Nel lavoro sociale con i minori, come è possibile entrare in una comprensione fine delle situazioni singolari e problematiche? Alcuni talvolta sono tentati di sostenere slogan quali: «Tutto è educazione», mantenendo una responsabilità pedagogica ad oltranza, oppure «Tutto è psicoterapia», optando innanzi tutto per una categorizzazione diagnostica. Ma occorre davvero scegliere tra uno sguardo pedagogico e uno sguardo clinico-terapeutico? Philippe Meirieu, illustre pedagogista di fama internazionale, molto discusso in Francia a causa della sua ideologia «pedagogista» egualitaria, e ancora poco noto in Italia, prova a dare alcune risposte nel breve saggio Diagnosticare o educare: occorre scegliere?, un testo di riflessione sul ruolo della pedagogia e dell’educazione nella società attuale, tradotto da Alain Goussot, docente di Pedagogia speciale presso l’Università di Bologna, e pubblicato sulla rivista Educazione Democratica (Edizioni del Rosone, Foggia, 2012), consultabile gratuitamente in versione elettronica.
“Si rischia sempre di chiudere l’altro nel medesimo invece di accettare di aprirsi alla sua alterità. Sulla scia del nominare si sfiora sempre l’abuso della reificazione. Ma siamo forse condannati alla reificazione per organizzare le relazioni tra gli uomini? Si tratta forse di uno degli aspetti del tragico della nostra condizione umana? Certo è che la reificazione è una cosa terribile, la reificazione è categorizzazione, chiusura etimologica, classificazione dentro una «classe» – spiega il pedagogista, affrontando il tema delle insidie insite in ogni categorizzazione –. Pertanto non è incongruente chiedersi se si può fare esistere del sociale senza classificazione cioè senza una forma di reificazione. Senza dubbio siamo dolorosamente e ineluttabilmente condannati, in educazione come in medicina e in politica (i «tre mestieri impossibili» di Freud) alla reificazione: non possiamo «gestire» gli uomini senza metterli sotto un segno che ci permetta di raggrupparli.

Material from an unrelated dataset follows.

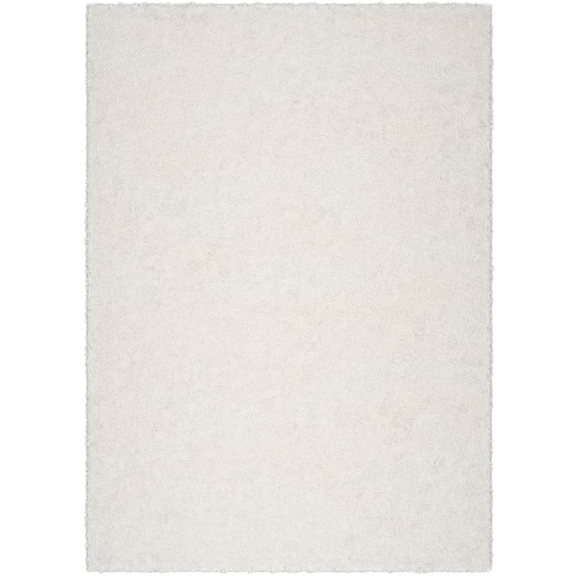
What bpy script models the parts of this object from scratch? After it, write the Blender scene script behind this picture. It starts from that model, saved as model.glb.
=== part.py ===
"""A shag rug of 5 x 7 ft, lying flat on the floor.

Metres, +Z up. +Y runs along the rug's length, and the origin is on the floor under the rug's centre.
The rug is two pieces: the backing cloth, and the tufted pile that stands on it. The pile is a lumpy
slab whose rim breaks up into locks of yarn, which fall outwards over the edge and rest on the floor.
"""

import math

import bmesh
import bpy
from mathutils import Vector, noise

# The rug's size, over the tips of its rim locks.
RUG_WIDTH = 1.528
RUG_LENGTH = 2.134
RUG_HEIGHT = 0.030
CORNER_RADIUS = 0.014

# The backing cloth ends a little inside the pile's wall.
BACKING_THICKNESS = 0.0025
BACKING_INSET = 0.008
BACKING_CORNER_STEPS = 6
SEAT_GAP = 0.0003

# The pile's wall stands this far inside the rug's outline, because the longest locks reach past it.
LOCK_REACH = 0.009
WALL_HALF_WIDTH = RUG_WIDTH / 2 - LOCK_REACH
WALL_HALF_LENGTH = RUG_LENGTH / 2 - LOCK_REACH

# The slab's top is a grid of cells, and every cell along its edge is cut into lock and gap widths.
CELLS_ACROSS = 32
CELLS_ALONG = 45
CUTS_PER_EDGE_CELL = 2
RIM_JITTER = 0.0045
EVEN_CORNER = 0.050
SHOULDER = 0.012
WALL_TOP_HEIGHT = 0.0185
PILE_BOTTOM = BACKING_THICKNESS + SEAT_GAP
WALL_FOOT_TUCK = 0.002

# Lumps of the top: the size of each kind of lump, its height up and down, and its place in the noise.
LUMPS = (
    {"size": 0.085, "height": 0.0042, "offset": 3.0},
    {"size": 0.190, "height": 0.0016, "offset": 17.0},
    {"size": 0.520, "height": 0.0008, "offset": 41.0},
)
CELL_JITTER = 0.010
CROWN_WIDTH = 0.060
CROWN_DROP = 0.0035

# The long sides and the ends wander by this much over this distance.
SIDE_DRIFT = 0.0018
SIDE_DRIFT_SIZE = 0.16

# A lock's sections from the wall to its tip. The reaches are shares of the lock's own reach, the
# heights are over the floor, and the width is a share of the lock's width at the wall.
LOCK_SECTIONS = (
    {"top_reach": 0.48, "top": 0.0162, "under_reach": 0.34, "under": 0.0012, "width": 1.10},
    {"top_reach": 0.84, "top": 0.0098, "under_reach": 0.68, "under": 0.0000, "width": 0.92},
    {"top_reach": 1.00, "top": 0.0034, "under_reach": 0.98, "under": 0.0000, "width": 0.42},
)
SHORTEST_LOCK = 0.70
LOCK_LEAN = 0.0045
LOCK_HEIGHT_CHANGE = 0.16

PILE_COLOUR = (0.79, 0.75, 0.69, 1.0)
BACKING_COLOUR = (0.62, 0.55, 0.43, 1.0)


def clear_scene():
    for thing in list(bpy.data.objects):
        bpy.data.objects.remove(thing, do_unlink=True)


def rug_collection():
    collection = bpy.data.collections.new("shag_rug")
    bpy.context.scene.collection.children.link(collection)
    return collection


def cloth_material(name, colour, roughness):
    material = bpy.data.materials.new(name)
    material.use_nodes = True
    surface = material.node_tree.nodes["Principled BSDF"]
    surface.inputs["Base Color"].default_value = colour
    surface.inputs["Roughness"].default_value = roughness
    surface.inputs["Metallic"].default_value = 0.0
    return material


def clamped(value, limit):
    return max(-limit, min(limit, value))


def outward(place):
    """The level direction that points out of the rug at a place near its rim."""
    core = Vector(
        (
            clamped(place.x, WALL_HALF_WIDTH - CORNER_RADIUS),
            clamped(place.y, WALL_HALF_LENGTH - CORNER_RADIUS),
        )
    )
    away = (place.xy - core).normalized()
    return Vector((away.x, away.y, 0))


def along_rim(place):
    """The level direction that runs round the rim, at right angles to the outward one."""
    away = outward(place)
    return Vector((-away.y, away.x, 0))


def rounded_corner(place):
    """The place drawn in towards the corner's centre, so that the square corner becomes an arc."""
    centre_x = WALL_HALF_WIDTH - CORNER_RADIUS
    centre_y = WALL_HALF_LENGTH - CORNER_RADIUS
    past_x = abs(place.x) - centre_x
    past_y = abs(place.y) - centre_y
    if past_x <= 0 or past_y <= 0:
        return place.copy()
    share = max(past_x, past_y) / math.hypot(past_x, past_y)
    x = math.copysign(centre_x + past_x * share, place.x)
    y = math.copysign(centre_y + past_y * share, place.y)
    return Vector((x, y, place.z))


def near_corner(place):
    past_x = WALL_HALF_WIDTH - abs(place.x)
    past_y = WALL_HALF_LENGTH - abs(place.y)
    return math.hypot(past_x, past_y) < EVEN_CORNER


def lump_height(place):
    height = 0
    for lump in LUMPS:
        spot = Vector((place.x / lump["size"], place.y / lump["size"], lump["offset"]))
        height += lump["height"] * noise.noise(spot) * 2
    return height


def crown_drop(place):
    """How far the top has rounded down at this distance from the pile's wall."""
    from_wall = min(WALL_HALF_WIDTH - abs(place.x), WALL_HALF_LENGTH - abs(place.y))
    share = max(0.0, 1 - from_wall / CROWN_WIDTH)
    return CROWN_DROP * share * share


def side_drift(place):
    spot = Vector((place.x / SIDE_DRIFT_SIZE, place.y / SIDE_DRIFT_SIZE, 7.0))
    return SIDE_DRIFT * noise.noise(spot) * 2


def lumpy_top(mesh):
    """The slab's top surface, as a grid whose edge is cut to the widths of the locks and gaps."""
    bmesh.ops.create_grid(mesh, x_segments=CELLS_ACROSS, y_segments=CELLS_ALONG, size=1)
    bmesh.ops.bisect_edges(
        mesh, edges=[e for e in mesh.edges if e.is_boundary], cuts=CUTS_PER_EDGE_CELL
    )
    half_width = WALL_HALF_WIDTH - SHOULDER
    half_length = WALL_HALF_LENGTH - SHOULDER
    for vertex in mesh.verts:
        place = Vector((vertex.co.x * half_width, vertex.co.y * half_length, 0))
        shift = noise.noise_vector(place * 40)
        if not vertex.is_boundary:
            place += Vector((shift.x, shift.y, 0)) * CELL_JITTER
        elif not near_corner(place):
            place += along_rim(place) * clamped(2 * shift.x, 1) * RIM_JITTER
        place = rounded_corner(place)
        place.z = lump_height(place) - crown_drop(place)
        vertex.co = place
    highest = max(vertex.co.z for vertex in mesh.verts)
    for vertex in mesh.verts:
        vertex.co.z += RUG_HEIGHT - highest


def extruded_ring(mesh, edges, step_out, height):
    """Extrudes the open edge loop and moves the new loop outwards to a level height."""
    made = bmesh.ops.extrude_edge_only(mesh, edges=edges)["geom"]
    for vertex in (item for item in made if isinstance(item, bmesh.types.BMVert)):
        place = vertex.co + outward(vertex.co) * step_out
        vertex.co = Vector((place.x, place.y, height))
    ring_edges = [item for item in made if isinstance(item, bmesh.types.BMEdge)]
    return [edge for edge in ring_edges if edge.is_boundary]


def rim_order(face):
    """Where a wall face stands on the way round the rug, as an angle that grows all the way."""
    centre = face.calc_center_median()
    return math.atan2(centre.y / WALL_HALF_LENGTH, centre.x / WALL_HALF_WIDTH)


def slab(mesh):
    """Closes the lumpy top into a slab. Returns the faces of its wall, in order round the rim."""
    lumpy_top(mesh)
    edge = [e for e in mesh.edges if e.is_boundary]
    shoulder = extruded_ring(mesh, edge, SHOULDER, WALL_TOP_HEIGHT)
    for vertex in {v for e in shoulder for v in e.verts}:
        vertex.co += outward(vertex.co) * side_drift(vertex.co)
    above = set(mesh.faces)
    foot = extruded_ring(mesh, shoulder, -WALL_FOOT_TUCK, PILE_BOTTOM)
    wall = sorted(set(mesh.faces) - above, key=rim_order)
    bmesh.ops.contextual_create(mesh, geom=foot)
    bmesh.ops.recalc_face_normals(mesh, faces=mesh.faces[:])
    return wall


def lock_sizes(index):
    """The reach, lean and height of one lock, which differ from lock to lock."""
    change = noise.noise_vector(Vector((index * 1.37, 5.1, 2.3)))
    reach = SHORTEST_LOCK + (1 - SHORTEST_LOCK) * (0.5 + clamped(change.x, 0.5))
    return {
        "reach": LOCK_REACH * reach,
        "lean": LOCK_LEAN * clamped(2 * change.y, 1),
        "height": 1 + LOCK_HEIGHT_CHANGE * clamped(2 * change.z, 1),
    }


def shape_section(face, root, root_width, lock, section):
    """Moves the four corners of a lock's end face to one of the lock's sections."""
    away = outward(root)
    sideways = along_rim(root)
    middle = face.calc_center_median().z
    for vertex in face.verts:
        side = 1 if (vertex.co - root).dot(sideways) > 0 else -1
        upper = vertex.co.z > middle
        reach = lock["reach"] * section["top_reach" if upper else "under_reach"]
        height = section["top"] * lock["height"] if upper else section["under"]
        shift = side * root_width * section["width"] / 2
        shift += lock["lean"] * section["top_reach"] ** 2
        place = root + away * reach + sideways * shift
        vertex.co = Vector((place.x, place.y, height))


def draw_out_lock(mesh, face, lock):
    """Draws one face of the wall out into a lock that falls to the floor."""
    centre = face.calc_center_median()
    root = Vector((centre.x, centre.y, 0))
    spans = [(vertex.co - root).dot(along_rim(root)) for vertex in face.verts]
    root_width = max(spans) - min(spans)
    end = face
    for section in LOCK_SECTIONS:
        end = bmesh.ops.extrude_discrete_faces(mesh, faces=[end])["faces"][0]
        shape_section(end, root, root_width, lock, section)


def fit_to_size(mesh):
    """Brings the outline to the rug's width and length, centred on the origin."""
    for axis, size in ((0, RUG_WIDTH), (1, RUG_LENGTH)):
        low = min(vertex.co[axis] for vertex in mesh.verts)
        high = max(vertex.co[axis] for vertex in mesh.verts)
        for vertex in mesh.verts:
            vertex.co[axis] = ((vertex.co[axis] - low) / (high - low) - 0.5) * size


def add_pile(collection):
    mesh = bmesh.new()
    wall = slab(mesh)
    for index, face in enumerate(wall[::2]):
        draw_out_lock(mesh, face, lock_sizes(index))
    fit_to_size(mesh)
    data = bpy.data.meshes.new("pile")
    mesh.to_mesh(data)
    mesh.free()
    data.shade_smooth()
    data.materials.append(cloth_material("shag_pile", PILE_COLOUR, 0.95))
    pile = bpy.data.objects.new("pile", data)
    collection.objects.link(pile)


def backing_outline():
    """The corners of the backing's outline, with a quarter circle at each."""
    half_width = WALL_HALF_WIDTH - BACKING_INSET
    half_length = WALL_HALF_LENGTH - BACKING_INSET
    radius = CORNER_RADIUS - BACKING_INSET
    points = []
    for quarter, (side_x, side_y) in enumerate(((1, 1), (-1, 1), (-1, -1), (1, -1))):
        for step in range(BACKING_CORNER_STEPS + 1):
            angle = (quarter + step / BACKING_CORNER_STEPS) * math.pi / 2
            x = side_x * (half_width - radius) + radius * math.cos(angle)
            y = side_y * (half_length - radius) + radius * math.sin(angle)
            points.append((x, y))
    return points


def add_backing(collection):
    outline = backing_outline()
    curve = bpy.data.curves.new("backing", "CURVE")
    curve.dimensions = "2D"
    curve.fill_mode = "BOTH"
    curve.extrude = BACKING_THICKNESS / 2
    spline = curve.splines.new("POLY")
    spline.points.add(len(outline) - 1)
    for point, (x, y) in zip(spline.points, outline, strict=True):
        point.co = (x, y, 0, 1)
    spline.use_cyclic_u = True
    curve.materials.append(cloth_material("backing_cloth", BACKING_COLOUR, 0.9))
    backing = bpy.data.objects.new("backing", curve)
    backing.location = (0, 0, BACKING_THICKNESS / 2)
    collection.objects.link(backing)


def main():
    clear_scene()
    collection = rug_collection()
    add_backing(collection)
    add_pile(collection)


main()
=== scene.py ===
# %% [markdown]
# # A shag rug of 5 x 7 ft
#
# A shag rug is a coarse backing cloth with thousands of soft yarns tufted through it. The yarns are
# 25 to 30 mm long, so they can't stand up straight: each one bends over and lies on its neighbours,
# and at the rug's rim they fall over the edge to the floor.
#
# The lesson builds it in the order in which a maker would look at it: the backing, a lumpy bed
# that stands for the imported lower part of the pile, and the yarns that grow out of the bed.
# Geometry Nodes plant the yarns, because they repeat tens of thousands of times and follow one
# rule.

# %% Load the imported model
import math

import bmesh
import bpy
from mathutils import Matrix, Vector


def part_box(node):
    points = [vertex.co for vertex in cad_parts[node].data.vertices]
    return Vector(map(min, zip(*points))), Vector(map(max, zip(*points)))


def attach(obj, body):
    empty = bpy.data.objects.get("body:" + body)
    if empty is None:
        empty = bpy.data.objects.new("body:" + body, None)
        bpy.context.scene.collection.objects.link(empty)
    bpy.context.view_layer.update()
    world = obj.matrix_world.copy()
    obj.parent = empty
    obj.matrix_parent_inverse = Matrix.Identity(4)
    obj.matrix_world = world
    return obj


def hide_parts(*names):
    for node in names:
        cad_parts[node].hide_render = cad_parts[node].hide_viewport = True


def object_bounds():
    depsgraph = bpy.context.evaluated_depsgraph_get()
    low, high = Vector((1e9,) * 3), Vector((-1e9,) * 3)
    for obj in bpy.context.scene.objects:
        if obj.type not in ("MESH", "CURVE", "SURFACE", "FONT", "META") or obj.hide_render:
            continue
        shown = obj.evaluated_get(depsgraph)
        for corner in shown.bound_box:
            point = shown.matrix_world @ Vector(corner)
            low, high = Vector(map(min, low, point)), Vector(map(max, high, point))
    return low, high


# The yarns fall over a line close to the solid's outline. It is this much outside that outline, so
# that the tips end where the photo's do.
EDGE_SHIFT = (-0.0023, 0.0010)

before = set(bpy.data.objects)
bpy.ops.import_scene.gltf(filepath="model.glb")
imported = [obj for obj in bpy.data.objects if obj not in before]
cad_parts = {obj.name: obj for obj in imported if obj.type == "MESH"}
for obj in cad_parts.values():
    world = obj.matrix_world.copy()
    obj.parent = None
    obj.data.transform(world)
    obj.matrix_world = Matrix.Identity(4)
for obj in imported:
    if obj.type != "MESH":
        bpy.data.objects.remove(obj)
cad_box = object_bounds()
rug_low, rug_high = cad_box
rug_size = rug_high - rug_low
HALF_SIZE = (rug_high.x + EDGE_SHIFT[0], rug_high.y + EDGE_SHIFT[1], 1.0)
print(f"The rug is {rug_size.x:.3f} x {rug_size.y:.3f} m and {rug_size.z * 1000:.0f} mm high")

# %% [markdown]
# ## Camera
#
# The photo looks straight down, and the rug's long side stands upright in it. The camera is
# therefore high above the rug, with a long lens, so that all four sides are seen at the same flat
# angle. Its distance follows from one measure: how wide a strip of floor the picture takes in.

# %% Camera
PICTURE_WIDTH = 2.1555
RUG_SHIFT = Vector((0.0040, -0.0002))
LENS = 150.0
SENSOR = 36.0
RIM_HEIGHT = 0.010
CLIP_END = 100

camera_data = bpy.data.cameras.new("camera")
camera_data.lens = LENS
camera_data.sensor_width = SENSOR
camera_data.clip_end = CLIP_END
camera = bpy.data.objects.new("camera", camera_data)
camera.location = (-RUG_SHIFT.x, -RUG_SHIFT.y, RIM_HEIGHT + PICTURE_WIDTH * LENS / SENSOR)
bpy.context.scene.collection.objects.link(camera)
bpy.context.scene.camera = camera
print(f"The camera is {camera.location.z:.2f} m above the floor")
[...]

Sembra impossibile agire, nella minima istituzione, o anche soltanto concepire un’azione con degli esseri umani, senza mobilitare delle classificazioni: uscire dal caos è inconcepibile senza una forma di suddivisione”.
“L’agglomerato indifferenziato degli umani si può combattere solo assegnando dei posti: categorie, gruppi e club, classi e tipologie, classi e gerarchie. Chi può pretendere di farne a meno? – continua Meirieu –. Chiunque s’immagini di potersi sbarazzarsi delle sue «impressioni» lottando contro i suoi pregiudizi s’illude sul proprio funzionamento mentale. Ma bisogna assolutamente rifiutare di trasformare in «identità» ciò che è solo un momento analizzato attraverso una griglia di lettura molto discutibile… La pedagogia per me significa sapere nominare senza reificare, identificare senza rinchiudere, precedere senza anticipare, regolare senza regolarizzare. La pedagogia sa che lavora all’interno di strutture imperfette di cui tuttavia non può fare a meno”.

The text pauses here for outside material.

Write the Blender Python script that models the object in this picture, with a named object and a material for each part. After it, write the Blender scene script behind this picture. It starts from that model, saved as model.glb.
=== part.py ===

La riflessione di Philippe Meirieu, ruota attorno alla domanda quasi inconfessabile: “Ma cosa facciamo degli alunni che non vogliono imparare?”, rivendicando l’importanza del “momento educativo” proprio quando si percepisce la resistenza dell’educando di fronte a progetti, obiettivi e volontà dell’educatore. In ultima analisi, in questo saggio e in altre pubblicazioni più recenti, come Pedagogia. Il dovere di resistere (Edizioni del Rosone, 2013), Philippe Meirieu sottolinea la specificità dello sguardo pedagogico, uno sguardo non giudicante, ma valorizzante e orientato a scoprire le potenzialità della persona come soggetto del proprio percorso di crescita e sviluppo.